● **TASK INSTRUCTIONS**:
Using the records below, locate all lines containing "object" and return them.

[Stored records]
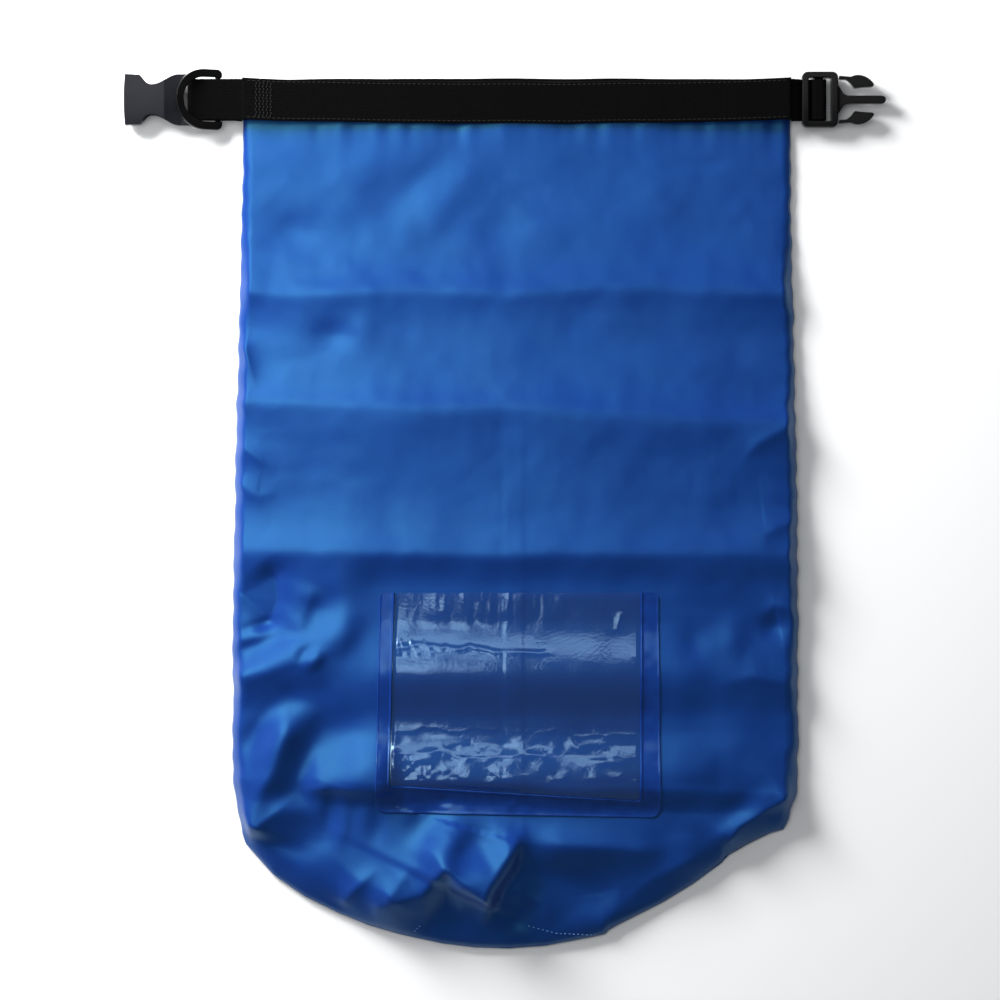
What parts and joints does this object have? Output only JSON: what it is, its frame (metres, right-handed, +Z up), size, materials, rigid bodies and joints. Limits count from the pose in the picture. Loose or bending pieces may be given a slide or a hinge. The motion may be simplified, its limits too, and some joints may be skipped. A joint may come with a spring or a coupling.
{
  "type": "dry bag",
  "caption": "Roll-top dry bag lying flat: welded fabric tube with a folded round base, clear front pocket, stiffened webbing mouth that rolls down, a D-ring and a side-release buckle.",
  "frame": {"origin": "the middle of the footprint of the empty bag, on the surface that it lies on", "axes": "+X across the mouth towards the plug half of the buckle, +Y from the base to the mouth, +Z up out of the front of the bag"},
  "size_m": [0.4572, 0.528, 0.0276],
  "materials": {
    "coated_fabric": "royal blue PVC-coated polyester with a soft sheen",
    "seam_tape": "blue welded seam tape",
    "welded_film": "clear film welded down, glossy",
    "clear_film": "clear flexible PVC",
    "stiffener_plastic": "flexible black strip",
    "webbing": "black woven webbing",
    "buckle_nylon": "black moulded acetal, satin gloss"
  },
  "bodies": {
    "bag": {"bag_wall": "coated_fabric", "base_disc": "coated_fabric", "base_seam_tape": "seam_tape", "back_seam_tape": "seam_tape", "pocket_weld_border": "welded_film", "pocket_window": "clear_film"},
    "neck": {"neck_wall": "coated_fabric", "neck_seam_tape": "seam_tape"},
    "mouth": {"mouth_wall": "coated_fabric", "mouth_stiffener": "stiffener_plastic", "front_band": "webbing", "rear_band": "webbing"},
    "left_tab": {"left_strap_loop": "webbing"},
    "ring": {"d_ring": "buckle_nylon"},
    "socket": {"buckle_socket": "buckle_nylon"},
    "right_tab": {"right_strap_loop": "webbing", "plug_frame": "buckle_nylon"},
    "upper_latch": {"upper_latch_arm": "buckle_nylon"},
    "lower_latch": {"lower_latch_arm": "buckle_nylon"}
  },
  "joints": [
    {"name": "roll_fold_lower", "type": "hinge", "parent": "bag", "child": "neck", "pos_m": [0.007, 0.191, 0.016], "axis": [1, 0, 0], "range_deg": [0, 180]},
    {"name": "roll_fold_upper", "type": "hinge", "parent": "neck", "child": "mouth", "pos_m": [0.007, 0.226, 0.0106], "axis": [1, 0, 0], "range_deg": [0, 180]},
    {"name": "left_tab_swing", "type": "hinge", "parent": "mouth", "child": "left_tab", "pos_m": [-0.1613, 0.246, 0.006], "axis": [0, -1, 0], "range_deg": [-80, 80]},
    {"name": "right_tab_swing", "type": "hinge", "parent": "mouth", "child": "right_tab", "pos_m": [0.1753, 0.246, 0.006], "axis": [0, 1, 0], "range_deg": [-80, 60]},
    {"name": "d_ring_swing", "type": "hinge", "parent": "left_tab", "child": "ring", "pos_m": [-0.1725, 0.246, 0.006], "axis": [0, 1, 0], "range_deg": [0, 130]},
    {"name": "socket_swivel", "type": "hinge", "parent": "left_tab", "child": "socket", "pos_m": [-0.1873, 0.246, 0.006], "axis": [0, 1, 0], "range_deg": [-75, 20]},
    {"name": "upper_latch_flex", "type": "hinge", "parent": "right_tab", "child": "upper_latch", "pos_m": [0.2005, 0.2592, 0.006], "axis": [0, 0, -1], "range_deg": [0, 8], "stiffness_Nm_per_rad": 1.5},
    {"name": "lower_latch_flex", "type": "hinge", "parent": "right_tab", "child": "lower_latch", "pos_m": [0.2005, 0.2328, 0.006], "axis": [0, 0, 1], "range_deg": [0, 8], "stiffness_Nm_per_rad": 1.5}
  ]
}
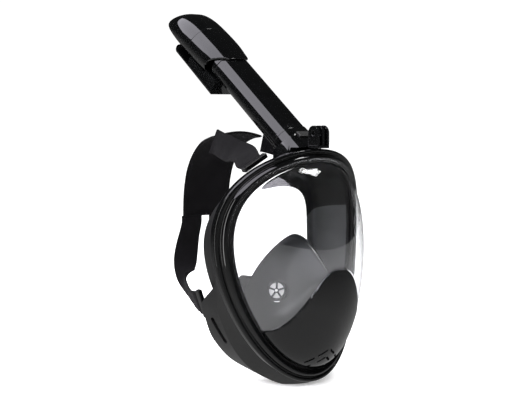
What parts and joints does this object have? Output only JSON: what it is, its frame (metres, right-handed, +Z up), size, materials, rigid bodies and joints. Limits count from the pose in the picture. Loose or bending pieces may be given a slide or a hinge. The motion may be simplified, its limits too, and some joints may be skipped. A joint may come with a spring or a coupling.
{
  "type": "full face snorkel",
  "caption": "Full face snorkelling mask with a bulged clear lens, nose pocket, head harness and a plug-in dry-top snorkel with a brow camera mount.",
  "frame": {"origin": "centre of the face-seal plane, midway between the temple edges of the skirt", "axes": "+X to the wearer's left, +Y towards the wearer's head, +Z up"},
  "size_m": [0.188, 0.2903, 0.3908],
  "materials": {
    "gloss_black": "polished moulded black",
    "satin_black": "fine-textured satin black",
    "inner_plastic": "plain moulded black",
    "clear_lens": "clear moulded polycarbonate",
    "face_silicone": "soft satin silicone",
    "seal_rubber": "dark seal rubber",
    "flap_silicone": "milky silicone",
    "strap_webbing": "elastic woven webbing"
  },
  "bodies": {
    "mask": {"lens_frame": "gloss_black", "rear_frame": "satin_black", "lens": "clear_lens", "lens_gasket": "seal_rubber", "chin_cover": "gloss_black", "face_skirt": "face_silicone", "orinasal_pocket": "face_silicone", "intake_seat_right": "inner_plastic", "intake_seat_left": "inner_plastic", "purge_seat": "inner_plastic", "snorkel_socket": "gloss_black", "camera_mount": "gloss_black", "strap_clip_upper_right": "satin_black", "strap_clip_upper_left": "satin_black", "strap_clip_lower_right": "satin_black", "strap_clip_lower_left": "satin_black", "strap_upper_right": "strap_webbing", "strap_upper_left": "strap_webbing", "strap_lower_right": "strap_webbing", "strap_lower_left": "strap_webbing", "strap_back_panel": "strap_webbing"},
    "snorkel": {"tube_collar": "gloss_black", "snorkel_tube": "gloss_black", "tube_divider": "inner_plastic", "tube_plug": "satin_black", "plug_o_ring": "seal_rubber", "head_base": "gloss_black", "head_cap": "gloss_black", "head_cap_top": "gloss_black", "head_hood": "satin_black", "float_cage": "inner_plastic"},
    "float": {"float_block": "inner_plastic", "float_seal": "seal_rubber"},
    "latch_button": {"release_button": "satin_black"},
    "flap_right": {"intake_flap_right": "flap_silicone"},
    "flap_left": {"intake_flap_left": "flap_silicone"},
    "flap_drain": {"purge_flap": "flap_silicone"}
  },
  "joints": [
    {"name": "snorkel_pull", "type": "slide", "parent": "mask", "child": "snorkel", "axis": [0, 0.809, 0.5878], "range_m": [0, 0.06]},
    {"name": "float_rise", "type": "slide", "parent": "snorkel", "child": "float", "axis": [0, 0.809, 0.5878], "range_m": [0, 0.01]},
    {"name": "button_press", "type": "slide", "parent": "mask", "child": "latch_button", "axis": [0, 0.5878, -0.809], "range_m": [0, 0.0015], "stiffness_N_per_m": 500, "springref_m": -0.0002},
    {"name": "flap_lift_right", "type": "slide", "parent": "mask", "child": "flap_right", "axis": [0.7269, 0.6545, -0.2079], "range_m": [0, 0.0015], "stiffness_N_per_m": 60, "springref_m": -0.0001},
    {"name": "flap_lift_left", "type": "slide", "parent": "mask", "child": "flap_left", "axis": [-0.7269, 0.6545, -0.2079], "range_m": [0, 0.0015], "stiffness_N_per_m": 60, "springref_m": -0.0001},
    {"name": "flap_lift_drain", "type": "slide", "parent": "mask", "child": "flap_drain", "axis": [0, -0.6691, -0.7431], "range_m": [0, 0.0015], "stiffness_N_per_m": 60, "springref_m": -0.0001}
  ]
}
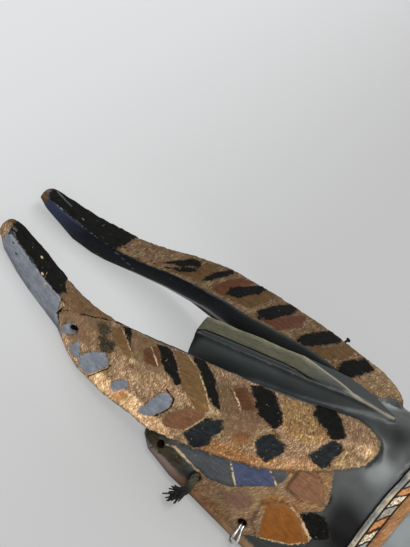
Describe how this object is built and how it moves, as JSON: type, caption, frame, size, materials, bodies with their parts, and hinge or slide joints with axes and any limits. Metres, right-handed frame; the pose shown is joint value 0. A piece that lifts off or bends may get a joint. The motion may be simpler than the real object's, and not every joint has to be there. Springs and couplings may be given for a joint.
{
  "type": "zamble mask",
  "caption": "Carved wooden antelope mask with long curved horns, a flat-topped crest, a long toothed muzzle and a hollow back.",
  "frame": {"origin": "on the flat underside of the lower jaw, in the mask's mirror plane; the mask lies on its back on z = 0", "axes": "+Y from the jaw to the horn tips, +Z out through the face, +X to the mask's right-hand side seen from the front with the horns up"},
  "size_m": [0.1377, 0.458, 0.105],
  "materials": {
    "carved_wood": "dark polished wood with chiselled tan, amber, blue and black patches",
    "plant_fibre": "twisted olive-brown plant fibre, frayed black at its end",
    "bright_wire": "bright drawn wire",
    "dark_iron": "dark oxidised iron"
  },
  "bodies": {
    "root": {"mask": "carved_wood", "cord_tie": "plant_fibre", "wire_loop": "bright_wire", "horn_nail": "dark_iron"}
  },
  "joints": []
}
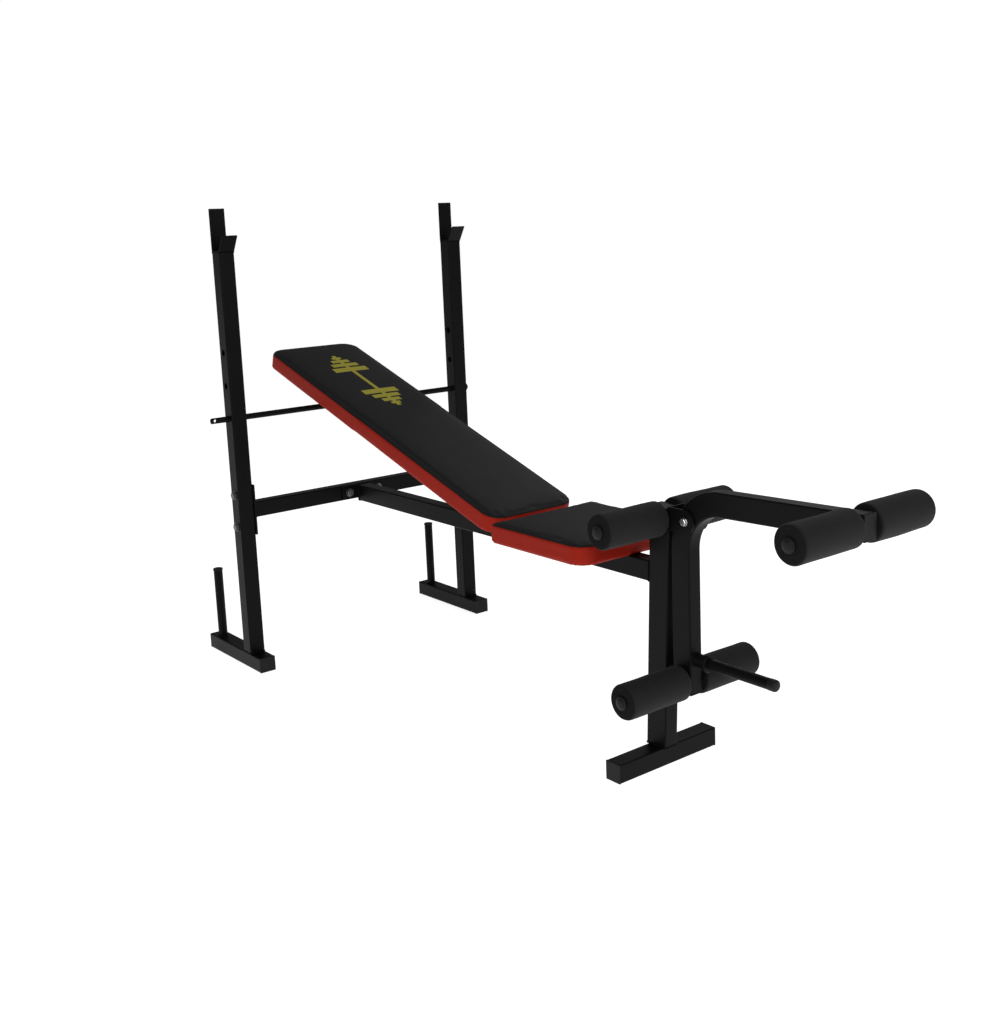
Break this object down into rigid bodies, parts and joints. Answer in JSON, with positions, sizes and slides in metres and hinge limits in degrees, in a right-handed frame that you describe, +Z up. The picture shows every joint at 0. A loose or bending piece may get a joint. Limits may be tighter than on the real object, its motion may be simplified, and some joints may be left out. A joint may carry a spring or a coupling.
{
  "type": "adjustable weight bench",
  "caption": "Weight bench with inclined back pad on an adjusting rod, flat seat, bar uprights with cradles, plate pegs, thigh rollers and a pivoting leg developer.",
  "frame": {"origin": "on the floor under the middle of the front foot, on the plane of symmetry", "axes": "+X towards the leg developer, +Y to the left of a user sitting on the seat and facing +X, +Z up"},
  "size_m": [1.7767, 0.7405, 1.1],
  "materials": {
    "black_paint": "satin black powder coat",
    "black_plastic": "moulded black",
    "zinc": "bright zinc plate",
    "black_foam": "matte skinned foam",
    "vinyl": "soft vinyl, black top with red-orange side band",
    "board": "raw fibreboard"
  },
  "bodies": {
    "frame": {"foot_right": "black_paint", "foot_left": "black_paint", "plate_peg_right": "black_paint", "plate_peg_left": "black_paint", "upright_right": "black_paint", "upright_left": "black_paint", "bar_cradle_right": "black_paint", "bar_cradle_left": "black_paint", "cross_plate_right": "black_paint", "cross_plate_left": "black_paint", "cross_member": "black_paint", "beam_flange": "black_paint", "main_beam": "black_paint", "front_foot": "black_paint", "front_post": "black_paint", "pivot_bracket": "black_paint", "thigh_tube": "black_paint", "foot_cap_rear_right": "black_plastic", "foot_cap_rear_left": "black_plastic", "foot_cap_front_right": "black_plastic", "foot_cap_front_left": "black_plastic", "peg_cap_right": "black_plastic", "peg_cap_left": "black_plastic", "front_foot_cap_right": "black_plastic", "front_foot_cap_left": "black_plastic", "thigh_plug_right": "black_plastic", "thigh_plug_left": "black_plastic", "cross_bolt_low_right": "zinc", "cross_bolt_low_left": "zinc", "cross_bolt_high_right": "zinc", "cross_bolt_high_left": "zinc", "flange_bolt_right": "zinc", "flange_bolt_left": "zinc", "hinge_bolt": "zinc", "pivot_bolt": "zinc", "seat_pad": "vinyl", "seat_board": "board"},
    "back_rest": {"back_board": "board", "back_pad": "vinyl", "back_rail_right": "black_paint", "back_rail_left": "black_paint"},
    "adjusting_rod": {"adjusting_rod": "black_paint", "rod_head": "black_paint"},
    "leg_developer": {"leg_lever": "black_paint", "lever_cap_bottom": "black_plastic", "lever_cap_front": "black_plastic", "plate_bar": "black_paint", "plate_bar_cap": "black_plastic", "arm_tube": "black_paint", "arm_plug_right": "black_plastic", "arm_plug_left": "black_plastic", "lower_tube": "black_paint", "lower_plug_right": "black_plastic", "lower_plug_left": "black_plastic"},
    "thigh_roller_right": {"thigh_foam_right": "black_foam"},
    "thigh_roller_left": {"thigh_foam_left": "black_foam"},
    "arm_roller_right": {"arm_foam_right": "black_foam"},
    "arm_roller_left": {"arm_foam_left": "black_foam"},
    "lower_roller_right": {"lower_foam_right": "black_foam"},
    "lower_roller_left": {"lower_foam_left": "black_foam"}
  },
  "joints": [
    {"name": "back_rest_hinge", "type": "hinge", "parent": "frame", "child": "back_rest", "pos_m": [-0.368, 0, 0.3965], "axis": [0, 1, 0], "range_deg": [0, 20]},
    {"name": "rod_slide", "type": "slide", "parent": "frame", "child": "adjusting_rod", "axis": [0, 1, 0], "range_m": [0, 0.69]},
    {"name": "leg_developer_hinge", "type": "hinge", "parent": "frame", "child": "leg_developer", "pos_m": [0.0896, 0, 0.497], "axis": [0, -1, 0], "range_deg": [0, 70]},
    {"name": "thigh_roller_spin_right", "type": "hinge", "parent": "frame", "child": "thigh_roller_right", "pos_m": [0.021, -0.094, 0.493], "axis": [0, 1, 0], "continuous": true},
    {"name": "thigh_roller_spin_left", "type": "hinge", "parent": "frame", "child": "thigh_roller_left", "pos_m": [0.021, 0.094, 0.493], "axis": [0, 1, 0], "continuous": true},
    {"name": "arm_roller_spin_right", "type": "hinge", "parent": "leg_developer", "child": "arm_roller_right", "pos_m": [0.453, -0.094, 0.54753], "axis": [0, 1, 0], "continuous": true},
    {"name": "arm_roller_spin_left", "type": "hinge", "parent": "leg_developer", "child": "arm_roller_left", "pos_m": [0.453, 0.094, 0.54753], "axis": [0, 1, 0], "continuous": true},
    {"name": "lower_roller_spin_right", "type": "hinge", "parent": "leg_developer", "child": "lower_roller_right", "pos_m": [0.072, -0.094, 0.187], "axis": [0, 1, 0], "continuous": true},
    {"name": "lower_roller_spin_left", "type": "hinge", "parent": "leg_developer", "child": "lower_roller_left", "pos_m": [0.072, 0.094, 0.187], "axis": [0, 1, 0], "continuous": true}
  ]
}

● **ANSWER TO THE TASK**:
What parts and joints does this object have? Output only JSON: what it is, its frame (metres, right-handed, +Z up), size, materials, rigid bodies and joints. Limits count from the pose in the picture. Loose or bending pieces may be given a slide or a hinge. The motion may be simplified, its limits too, and some joints may be skipped. A joint may come with a spring or a coupling.
What parts and joints does this object have? Output only JSON: what it is, its frame (metres, right-handed, +Z up), size, materials, rigid bodies and joints. Limits count from the pose in the picture. Loose or bending pieces may be given a slide or a hinge. The motion may be simplified, its limits too, and some joints may be skipped. A joint may come with a spring or a coupling.
Describe how this object is built and how it moves, as JSON: type, caption, frame, size, materials, bodies with their parts, and hinge or slide joints with axes and any limits. Metres, right-handed frame; the pose shown is joint value 0. A piece that lifts off or bends may get a joint. The motion may be simpler than the real object's, and not every joint has to be there. Springs and couplings may be given for a joint.
Break this object down into rigid bodies, parts and joints. Answer in JSON, with positions, sizes and slides in metres and hinge limits in degrees, in a right-handed frame that you describe, +Z up. The picture shows every joint at 0. A loose or bending piece may get a joint. Limits may be tighter than on the real object, its motion may be simplified, and some joints may be left out. A joint may carry a spring or a coupling.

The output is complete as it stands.